Data items:

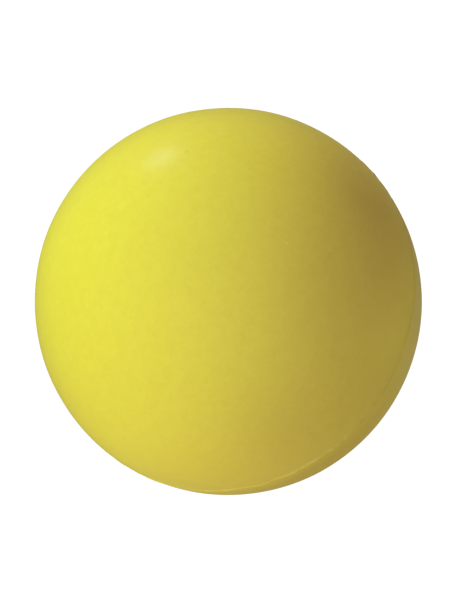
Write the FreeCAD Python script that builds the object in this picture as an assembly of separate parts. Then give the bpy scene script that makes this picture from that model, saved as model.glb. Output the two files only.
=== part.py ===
import FreeCAD, Part
import math
import os

# A squeezable stress ball, moulded in flexible polyurethane foam. Dimensions are in millimetres.
# The origin is the ball's centre. The two halves of the mould meet on the XY plane, so the parting
# line runs round the equator, and +Z points out of the mould's upper half.
#
# From the outside in, the ball is a thin coloured coat, a dense skin and an open-cell foam core.
# Between the two halves of the coat and skin stands the parting bead, the web of solid urethane
# that the closing mould squeezed out and that was then trimmed nearly flush.

BALL_DIAMETER = 63.0
COAT_THICKNESS = 0.25       # sprayed into each mould half before the foam is poured
SKIN_THICKNESS = 1.5        # foam that stays dense against the cool mould
CORE_CLEARANCE = 0.05       # between the core and the skins, which move separately when squeezed
WEB_THICKNESS = 0.40        # of the parting bead, where it passes between the two halves
WEB_CLEARANCE = 0.02        # between the bead's web and each half
BEAD_HEIGHT = 0.12          # how far the trimmed bead stands proud of the coat

BALL_RADIUS = BALL_DIAMETER / 2
SKIN_RADIUS = BALL_RADIUS - COAT_THICKNESS
SKIN_INNER_RADIUS = SKIN_RADIUS - SKIN_THICKNESS
CORE_RADIUS = SKIN_INNER_RADIUS - CORE_CLEARANCE
HALF_START = WEB_THICKNESS / 2 + WEB_CLEARANCE      # height at which each half begins

CENTRE = FreeCAD.Vector(0, 0, 0)
AXIS_X = FreeCAD.Vector(1, 0, 0)
AXIS_Z = FreeCAD.Vector(0, 0, 1)
HALF_TURN = 180
FULL_TURN = 360


def point_on_circle(radius, height):
    """The point of the XZ half-plane that lies on a circle about the centre, at a given height."""
    return FreeCAD.Vector(math.sqrt(radius**2 - height**2), 0, height)


def arc_to_pole(radius, height):
    """The arc about the centre from a given height up to the pole."""
    start_angle = math.asin(height / radius)
    middle_angle = (start_angle + math.pi / 2) / 2
    middle = FreeCAD.Vector(radius * math.cos(middle_angle), 0, radius * math.sin(middle_angle))
    return Part.Arc(point_on_circle(radius, height), middle, FreeCAD.Vector(0, 0, radius)).toShape()


def revolved(edges):
    """The solid swept by a closed outline in the XZ half-plane as it turns about Z."""
    outline = Part.Wire(Part.__sortEdges__(edges))
    return Part.Face(outline).revolve(CENTRE, AXIS_Z, FULL_TURN)


def upper_shell(outer_radius, inner_radius):
    """The upper half of a spherical layer, from the parting web to the pole."""
    edges = [
        arc_to_pole(outer_radius, HALF_START),
        arc_to_pole(inner_radius, HALF_START),
        Part.makeLine(FreeCAD.Vector(0, 0, inner_radius), FreeCAD.Vector(0, 0, outer_radius)),
        Part.makeLine(point_on_circle(inner_radius, HALF_START), point_on_circle(outer_radius, HALF_START)),
    ]
    return revolved(edges)


def turned_over(shape):
    """The same piece in the other mould half."""
    lower = shape.copy()
    lower.rotate(CENTRE, AXIS_X, HALF_TURN)
    return lower


def foam_core():
    """The open-cell foam that fills the ball and gives it its spring."""
    return Part.makeSphere(CORE_RADIUS)


def parting_bead():
    """The web between the two halves, with a rounded crest that stands just proud of the coat."""
    half_web = WEB_THICKNESS / 2
    shoulder_radius = math.sqrt(BALL_RADIUS**2 - half_web**2)
    inner_low = FreeCAD.Vector(SKIN_INNER_RADIUS, 0, -half_web)
    inner_high = FreeCAD.Vector(SKIN_INNER_RADIUS, 0, half_web)
    shoulder_low = FreeCAD.Vector(shoulder_radius, 0, -half_web)
    shoulder_high = FreeCAD.Vector(shoulder_radius, 0, half_web)
    crest = FreeCAD.Vector(BALL_RADIUS + BEAD_HEIGHT, 0, 0)
    edges = [
        Part.makeLine(inner_low, inner_high),
        Part.makeLine(inner_high, shoulder_high),
        Part.Arc(shoulder_high, crest, shoulder_low).toShape(),
        Part.makeLine(shoulder_low, inner_low),
    ]
    return revolved(edges)


def build():
    """Each piece of the ball, by the name of its node."""
    upper_skin = upper_shell(SKIN_RADIUS, SKIN_INNER_RADIUS)
    upper_coat = upper_shell(BALL_RADIUS, SKIN_RADIUS)
    return {
        "foam_core": foam_core(),
        "upper_skin": upper_skin,
        "lower_skin": turned_over(upper_skin),
        "upper_coat": upper_coat,
        "lower_coat": turned_over(upper_coat),
        "parting_bead": parting_bead(),
    }


def save(pieces):
    """Writes one STEP file per piece and prints what it holds."""
    os.makedirs("parts", exist_ok=True)
    for name, shape in pieces.items():
        if not shape.isValid() or len(shape.Solids) != 1:
            raise ValueError(f"{name} is not one valid solid")
        shape.exportStep(f"parts/{name}.step")
        print(f"{name}: {shape.Volume / 1000:.3f} cm3")


save(build())
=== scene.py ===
"""Looks for a moulded foam stress ball: its coat, parting bead, skin and core, lit on a pale floor.

Lengths are in metres unless a name ends in _MM. The CAD frame's origin is the ball's centre, and its
Z axis is the normal of the moulded parting plane. Every piece is built from nested round layers, so
one set of functions makes them all.
"""
import math

import bpy
import numpy as np
from mathutils import Matrix, Vector


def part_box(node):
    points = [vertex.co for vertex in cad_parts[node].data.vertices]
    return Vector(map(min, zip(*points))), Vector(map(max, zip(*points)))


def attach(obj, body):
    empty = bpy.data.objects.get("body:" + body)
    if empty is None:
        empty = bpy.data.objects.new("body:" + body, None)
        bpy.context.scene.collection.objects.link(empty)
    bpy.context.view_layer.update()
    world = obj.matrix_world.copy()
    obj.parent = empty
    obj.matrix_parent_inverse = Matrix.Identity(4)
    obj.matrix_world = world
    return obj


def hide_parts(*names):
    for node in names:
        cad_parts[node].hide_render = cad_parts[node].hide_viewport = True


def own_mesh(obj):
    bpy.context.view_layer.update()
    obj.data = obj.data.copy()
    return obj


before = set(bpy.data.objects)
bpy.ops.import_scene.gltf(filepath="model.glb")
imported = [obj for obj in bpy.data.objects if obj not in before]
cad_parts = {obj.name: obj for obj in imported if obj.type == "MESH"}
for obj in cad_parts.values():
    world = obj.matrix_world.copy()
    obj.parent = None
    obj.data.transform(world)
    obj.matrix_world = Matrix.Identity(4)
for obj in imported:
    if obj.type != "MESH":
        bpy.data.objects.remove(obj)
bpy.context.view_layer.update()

# ---------------------------------------------------------------- sizes, from the frame

MM = 0.001
BALL_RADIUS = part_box("upper_coat")[1].z
COAT_INNER_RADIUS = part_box("upper_skin")[1].z
CORE_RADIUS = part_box("foam_core")[1].z
HALF_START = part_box("upper_coat")[0].z              # how far above the parting plane the half begins
WEB_HALF_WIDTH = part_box("parting_bead")[1].z        # of the bead's web, between the two halves
BEAD_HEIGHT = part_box("parting_bead")[1].x - BALL_RADIUS

BOND_GAP = 0.01 * MM            # drawn between layers that are bonded, so that faces never coincide
CORE_GAP = 0.05 * MM            # between the core and the skin, as in the frame
SKIN_OUTER_RADIUS = COAT_INNER_RADIUS - BOND_GAP
SKIN_INNER_RADIUS = CORE_RADIUS + CORE_GAP

# ---------------------------------------------------------------- surface detail

COAT_RINGS = 104                # rings of quads from the pole of each half to its edge
SKIN_RINGS = 60
CORE_RINGS = 90
EDGE_CROWDING = 0.78            # how much closer together the coat's last rings are
CROWDED_FROM, CROWDED_BY = 0.80, 0.93   # where that sets in, as a share of the way to its edge

FORM_WAVE, FORM_HEIGHT = 17 * MM, 0.012 * MM        # how far the moulding is out of round
SWELL_WAVE, SWELL_HEIGHT = 5.5 * MM, 0.0020 * MM    # slow waves in the coat
PEEL_WAVE, PEEL_HEIGHT = 2.2 * MM, 0.0005 * MM      # orange peel
ROLL_HEIGHT, ROLL_WIDTH = 0.022 * MM, 0.75 * MM     # the coat's swelling at the parting line

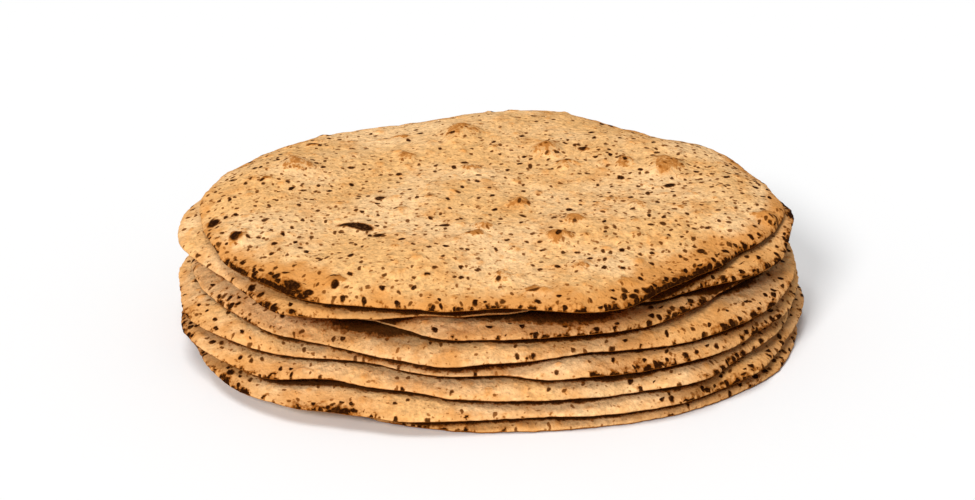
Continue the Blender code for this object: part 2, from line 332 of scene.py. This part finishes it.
class LavashCrustSettings(bpy.types.PropertyGroup):
    """Colours and sizes of the baked crust."""

    pale: bpy.props.FloatVectorProperty(
        name="Pale", description="Floury parts of the crust", subtype="COLOR",
        default=(0.84, 0.530, 0.258), min=0, max=1)
    gold: bpy.props.FloatVectorProperty(
        name="Gold", description="Main colour of the crust", subtype="COLOR",
        default=(0.77, 0.430, 0.165), min=0, max=1)
    toasted: bpy.props.FloatVectorProperty(
        name="Toasted", description="Toasted patches", subtype="COLOR",
        default=(0.62, 0.262, 0.064), min=0, max=1)
    # Brown also paints shade: the lip below the rim, the far edges of blisters and the border of
    # each nook.
    brown: bpy.props.FloatVectorProperty(
        name="Brown", description="Caps of blisters and browned rims", subtype="COLOR",
        default=(0.27, 0.078, 0.007), min=0, max=1)
    # Burnt also paints the near black shade in the nooks between the breads.
    burnt: bpy.props.FloatVectorProperty(
        name="Burnt", description="Flecks and burnt marks", subtype="COLOR",
        default=(0.012, 0.0024, 0.0006), min=0, max=1)
    fleck_spacing: bpy.props.FloatProperty(
        name="Fleck spacing", description="Mean distance between dark flecks",
        default=6.6 * MM, unit="LENGTH")
    wrinkle_height: bpy.props.FloatProperty(
        name="Wrinkle height", description="How far the crust rises and falls",
        default=0.55 * MM, unit="LENGTH")
    wrinkle_size: bpy.props.FloatProperty(
        name="Wrinkle size", description="Width of the wrinkles", default=19 * MM, unit="LENGTH")
    rim_rag: bpy.props.FloatProperty(
        name="Rim rag", description="In and out of the raw rim", default=0.7 * MM, unit="LENGTH")
    rim_wave: bpy.props.FloatProperty(
        name="Rim wave", description="Up and down of the raw rim", default=0.4 * MM,
        unit="LENGTH")
    bubble_height: bpy.props.FloatProperty(
        name="Bubble height", description="Height of the small scattered bubbles",
        default=0.8 * MM, unit="LENGTH")
    roughness: bpy.props.FloatProperty(
        name="Roughness", description="Roughness of the crust", default=0.86, min=0, max=1)


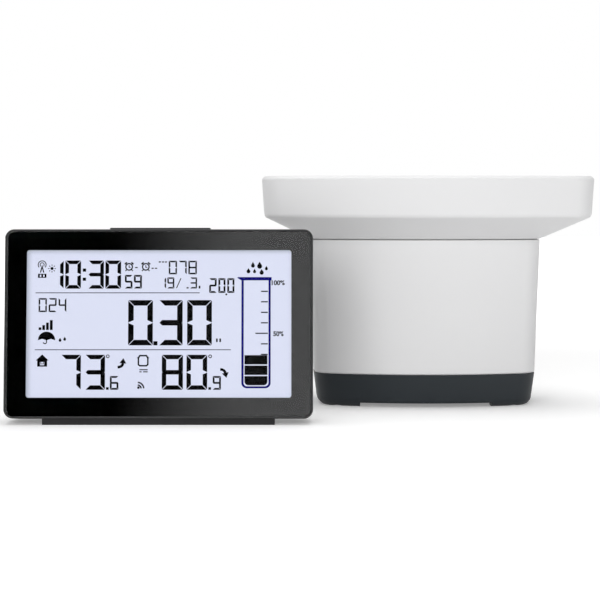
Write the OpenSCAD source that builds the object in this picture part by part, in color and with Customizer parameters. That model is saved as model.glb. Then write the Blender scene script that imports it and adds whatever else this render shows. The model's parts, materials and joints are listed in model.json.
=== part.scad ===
// Wireless rain gauge: a tipping-bucket collector and the indoor display that shows its reading.
// Millimetres. The origin is the middle of the collector's two mounting holes, on the ground.
// +X is to the right as seen from the front, +Y to the back and +Z up.

/* [Rim and funnel] */
// Height of the whole collector
collector_h = 105; // [101:1:116]
// Width of the collecting rim
rim_w = 150; // [136:1:170]
// Depth of the collecting rim, front to back
rim_d = 112; // [104:1:124]
// Height of the rim's upright band
rim_h = 18.2; // [14:0.1:20]
// How far the band leans in towards its lower edge
rim_draft = 1.1; // [0.4:0.1:1.6]
// Bevel along the top of the rim
rim_bevel = 1.3; // [0.8:0.1:1.6]
// Thickness of the rim below its bevel
rim_wall = 3; // [2.4:0.1:4]
// Radius of the rim's corners
rim_corner = 12; // [10:0.5:16]
// Radius of the long arc along the rim's front and back
rim_arc = 240; // [200:5:400]
// Height of the sloping underside between the body and the rim
flare_h = 10.2; // [8:0.1:12]
// Height of the catching cone, from the strainer's seat up to the sloping underside
cone_h = 13.5; // [11:0.5:15]
// Wall of the funnel
funnel_wall = 2.2; // [1.8:0.1:2.6]
// Radius of the strainer's seat
sump_r = 15; // [12:0.5:17]
// Depth of the strainer's seat
sump_h = 3.5; // [3:0.5:5]
// Radius of the funnel's outlet
outlet_r = 4; // [3:0.5:5]

/* [Body shell] */
// Width of the body under the rim
body_w = 106.5; // [104:0.5:112]
// Depth of the body under the rim
body_d = 68.5; // [67:0.5:74]
// How much narrower each side of the body is at its lower edge
body_draft = 2; // [1:0.1:2.4]
// Radius of the body's corners
body_corner = 11; // [10:0.5:14]
// Radius of the long arc along the body's front and back
body_arc = 120; // [110:5:200]
// Wall of the body
body_wall = 2.2; // [1.8:0.1:2.4]

/* [Base] */
// Height of the base
base_h = 15; // [14:0.5:17]
// How much narrower each side of the base is at the ground
base_draft = 1.9; // [1:0.1:2.2]
// Radius of the base's lower edge
base_edge = 3.4; // [2:0.1:3.8]
// Wall of the base
base_wall = 3.2; // [3:0.1:3.6]
// Floor of the base
floor_t = 2.2; // [2:0.1:2.8]
// Height of the feet under the floor
foot_h = 1.9; // [1.4:0.1:2.4]
// Width of the gap between the left and right feet
foot_gap_w = 60; // [56:1:62]
// Distance between the two mounting holes
mount_spacing = 80; // [79:0.5:81]
// Diameter of a mounting hole
mount_hole_d = 4.5; // [3.5:0.1:4.8]

/* [Bucket] */
// Length of each compartment from the axle to its pouring edge
bucket_reach = 30; // [26:0.5:31]
// Width of the bucket along its axle
bucket_w = 24; // [20:0.5:25]
// Height of the divider between the two compartments
divider_h = 15; // [12:0.5:16]
// Wall of the bucket
bucket_wall = 1.2; // [1:0.1:1.5]
// Slope of each compartment's floor
bucket_slope = 8; // [5:0.5:10]
// Tilt of the bucket on its stops, to either side
bucket_tip = 22; // [19:0.5:23]
// Radius of the axle
axle_r = 1; // [0.8:0.1:1.3]
// Height of the axle above the cradle's plate
pivot_rise = 8.8; // [8.5:0.1:10]

/* [Sensor electronics] */
// Diameter of a collector cell
cell_d = 14.5; // [13.5:0.1:14.8]
// Length of a collector cell
cell_len = 50.5; // [48:0.1:51]
// Half width of the sealed board case
board_case_half = 20.3; // [19:0.1:21]
// Depth of the sealed board case, front to back
board_case_d = 7.8; // [7.8:0.1:8]

/* [Display casing] */
// Width of the display
display_w = 130; // [124:1:150]
// Height of the display
display_h = 79.8; // [79:0.2:90]
// Depth of the display
display_d = 26; // [25.4:0.2:30]
// Depth of the front frame
frame_d = 16; // [15.6:0.2:17]
// Radius of the display's corners
display_corner = 3.9; // [3:0.1:6]
// Width of the frame's border round the lens
border_w = 0.85; // [0.6:0.05:1.4]
// Wall of the display's casing
case_wall = 1.8; // [1.6:0.1:2]
// Lean of the display on its stand
lean = 7; // [5:0.5:9]
// Distance from the collector's middle to the display's middle
display_left = 117; // [115:1:140]
// Distance from the collector's middle to the display's front edge
display_front = 98; // [96:1:120]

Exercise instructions
Take the listing above and repeat exactly the lines from the one containing "Continue the Blender" through the one containing "and sizes of", both included.

Exercise solution
Continue the Blender code for this object: part 2, from line 332 of scene.py. This part finishes it.
class LavashCrustSettings(bpy.types.PropertyGroup):
    """Colours and sizes of the baked crust."""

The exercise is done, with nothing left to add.